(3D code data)
————————

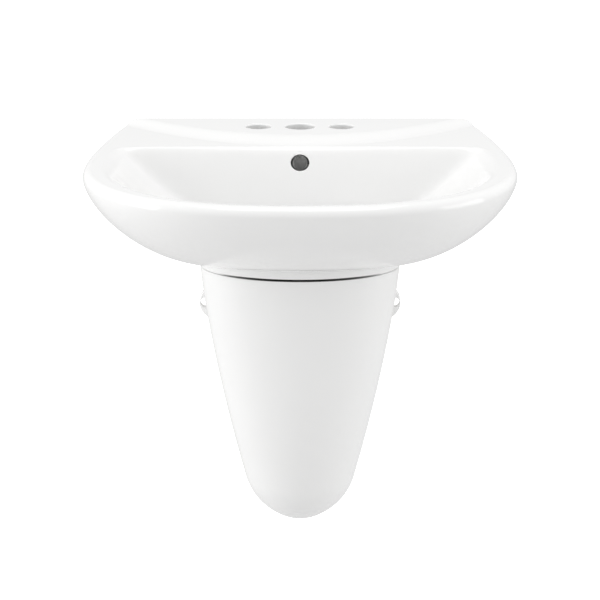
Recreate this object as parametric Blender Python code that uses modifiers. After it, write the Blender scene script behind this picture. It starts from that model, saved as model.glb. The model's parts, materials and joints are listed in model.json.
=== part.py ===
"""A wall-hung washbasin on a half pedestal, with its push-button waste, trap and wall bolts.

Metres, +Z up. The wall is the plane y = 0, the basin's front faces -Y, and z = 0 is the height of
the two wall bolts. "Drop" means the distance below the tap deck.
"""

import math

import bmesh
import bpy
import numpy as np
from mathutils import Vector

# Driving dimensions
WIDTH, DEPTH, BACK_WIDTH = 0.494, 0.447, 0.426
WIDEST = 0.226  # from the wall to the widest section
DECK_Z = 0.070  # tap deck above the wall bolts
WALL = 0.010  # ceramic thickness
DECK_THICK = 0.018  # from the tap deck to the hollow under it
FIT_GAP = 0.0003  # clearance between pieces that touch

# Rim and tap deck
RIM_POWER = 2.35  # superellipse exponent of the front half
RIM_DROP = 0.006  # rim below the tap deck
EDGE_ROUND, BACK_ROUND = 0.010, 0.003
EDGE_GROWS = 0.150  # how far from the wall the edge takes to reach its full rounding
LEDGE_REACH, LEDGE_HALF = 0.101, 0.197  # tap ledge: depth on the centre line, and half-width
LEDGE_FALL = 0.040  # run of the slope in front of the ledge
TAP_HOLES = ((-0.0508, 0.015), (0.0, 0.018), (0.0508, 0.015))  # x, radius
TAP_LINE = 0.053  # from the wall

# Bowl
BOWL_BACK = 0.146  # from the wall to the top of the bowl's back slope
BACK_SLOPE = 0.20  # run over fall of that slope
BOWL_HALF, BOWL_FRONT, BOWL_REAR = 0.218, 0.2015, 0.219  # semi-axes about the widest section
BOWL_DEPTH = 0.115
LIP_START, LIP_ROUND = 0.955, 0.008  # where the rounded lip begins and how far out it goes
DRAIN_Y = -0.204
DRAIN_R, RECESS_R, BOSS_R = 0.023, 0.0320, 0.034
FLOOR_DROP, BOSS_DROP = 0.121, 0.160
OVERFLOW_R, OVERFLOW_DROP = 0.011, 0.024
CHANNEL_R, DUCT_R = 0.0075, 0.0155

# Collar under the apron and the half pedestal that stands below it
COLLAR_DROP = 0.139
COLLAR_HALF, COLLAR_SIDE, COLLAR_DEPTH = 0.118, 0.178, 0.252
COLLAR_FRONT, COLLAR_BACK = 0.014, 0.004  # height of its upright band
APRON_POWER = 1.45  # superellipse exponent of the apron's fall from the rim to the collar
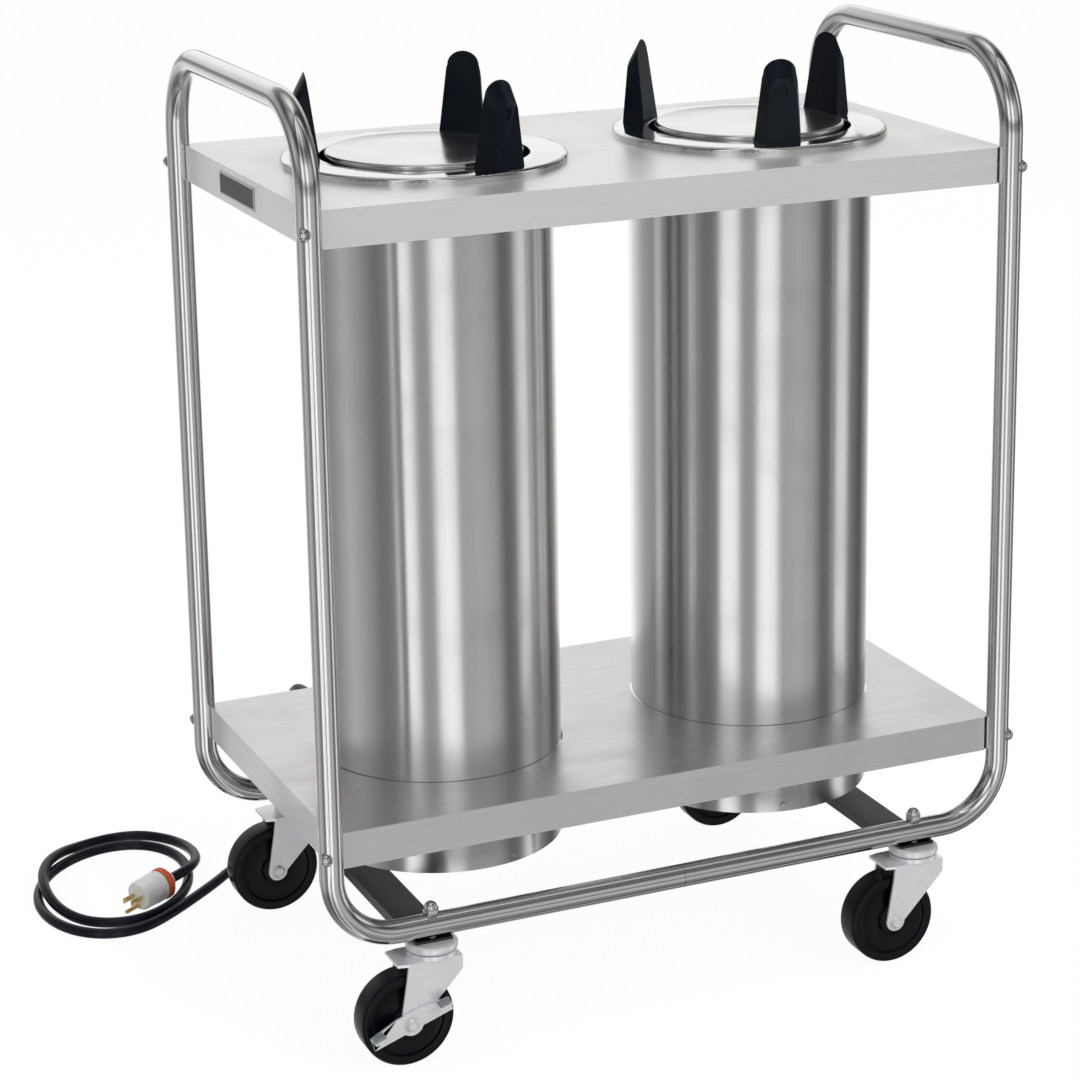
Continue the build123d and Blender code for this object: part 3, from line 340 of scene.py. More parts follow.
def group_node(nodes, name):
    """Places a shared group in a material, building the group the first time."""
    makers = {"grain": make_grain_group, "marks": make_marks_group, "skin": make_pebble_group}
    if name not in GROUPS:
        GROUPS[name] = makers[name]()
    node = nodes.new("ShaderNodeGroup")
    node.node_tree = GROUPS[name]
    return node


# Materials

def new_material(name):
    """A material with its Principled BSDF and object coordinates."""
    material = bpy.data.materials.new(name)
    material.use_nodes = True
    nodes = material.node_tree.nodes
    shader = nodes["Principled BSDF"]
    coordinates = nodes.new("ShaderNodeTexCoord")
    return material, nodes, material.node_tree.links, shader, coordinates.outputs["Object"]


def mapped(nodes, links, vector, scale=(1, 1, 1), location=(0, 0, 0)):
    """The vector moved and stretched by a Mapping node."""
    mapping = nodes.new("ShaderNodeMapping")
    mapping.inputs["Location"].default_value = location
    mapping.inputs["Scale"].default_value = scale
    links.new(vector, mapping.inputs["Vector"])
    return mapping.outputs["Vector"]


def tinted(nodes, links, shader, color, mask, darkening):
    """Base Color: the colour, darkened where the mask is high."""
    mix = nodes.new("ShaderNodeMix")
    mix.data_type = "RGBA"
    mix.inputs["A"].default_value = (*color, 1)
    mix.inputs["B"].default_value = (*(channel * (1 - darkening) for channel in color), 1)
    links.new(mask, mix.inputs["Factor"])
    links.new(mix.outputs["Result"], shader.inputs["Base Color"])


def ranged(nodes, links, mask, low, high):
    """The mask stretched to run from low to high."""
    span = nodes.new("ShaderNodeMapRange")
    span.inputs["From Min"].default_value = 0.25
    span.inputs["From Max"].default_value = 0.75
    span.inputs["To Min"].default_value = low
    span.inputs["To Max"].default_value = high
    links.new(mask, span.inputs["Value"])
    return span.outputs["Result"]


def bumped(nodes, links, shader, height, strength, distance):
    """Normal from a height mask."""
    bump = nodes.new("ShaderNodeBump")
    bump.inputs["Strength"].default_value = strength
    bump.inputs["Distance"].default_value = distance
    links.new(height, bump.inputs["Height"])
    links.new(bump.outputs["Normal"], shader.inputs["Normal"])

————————

### What needs to be done
Tally the lines of the data that hold the string "scene". Answer with the number and nothing more.

### Exercise solution
2